One of the most dramatic policy changes during Xi’s first term was China’s scrapping of the one-child policy, an often-brutally enforced form of population control that had been in place for over three decades.
The policy was originally adopted because China’s leaders were worried their population would grow faster than it could be provided for, it was abandoned when they realized they were facing the opposite problem.
Forcing couples to only have one child, combined with traditional preferences for sons, created a huge gender imbalance and millions of surplus young men (though recent research has cast doubt on official figures). It also created a major age imbalance, with one child left to support their aging parents and two sets of grandparents in a country with only limited welfare provisions.

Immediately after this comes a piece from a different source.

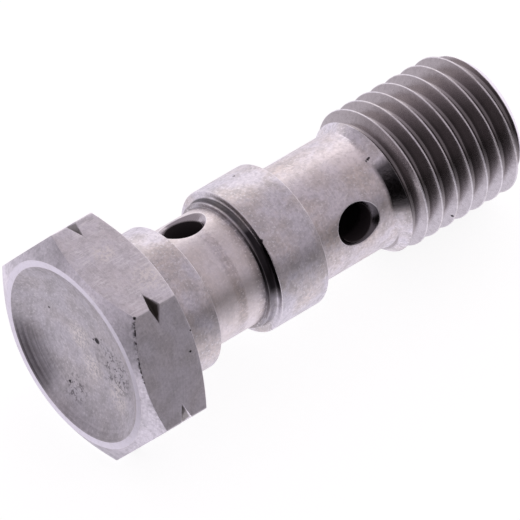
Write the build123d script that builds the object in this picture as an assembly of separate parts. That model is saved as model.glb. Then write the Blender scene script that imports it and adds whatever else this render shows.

The percentage of China’s population aged over 65 has grown from 8.59% in 2011 to over 10% in 2016, and while that pales in comparison to a staggering 26% in Japan or 15% in the US, it is almost double the 5.8% of neighboring India.
Demographers don’t expect the reversal of the one-child policy to lead to a baby boom, meaning China will have to come to terms with the strains of an aging society: higher health and welfare costs, a shrinking workforce, and even lower fertility rates.
Another major shift under Xi has been a greater focus on nationalism and militarism, with the President bringing the People’s Liberation Army firmly under his control and holding a series of major military parades and drills.
This has corresponded with a more muscular foreign policy: Xi’s government has engaged in territorial disputes in both the East and South China Sea — where China has been building up and fortifying reefs and islets despite an international court ruling against them — and in the Himalayas, which saw a tense, months-long standoff between the PLA and Indian troops earlier this year.
Since Xi took power, military spending has increased from 1.82% of GDP to 1.92%, still a long way off the 3.29% the US spends, while the size of the PLA has remained fairly steady at around 2.2 million active service members, despite calls from Xi and others to modernize the country’s armed forces and reduce the number of troops.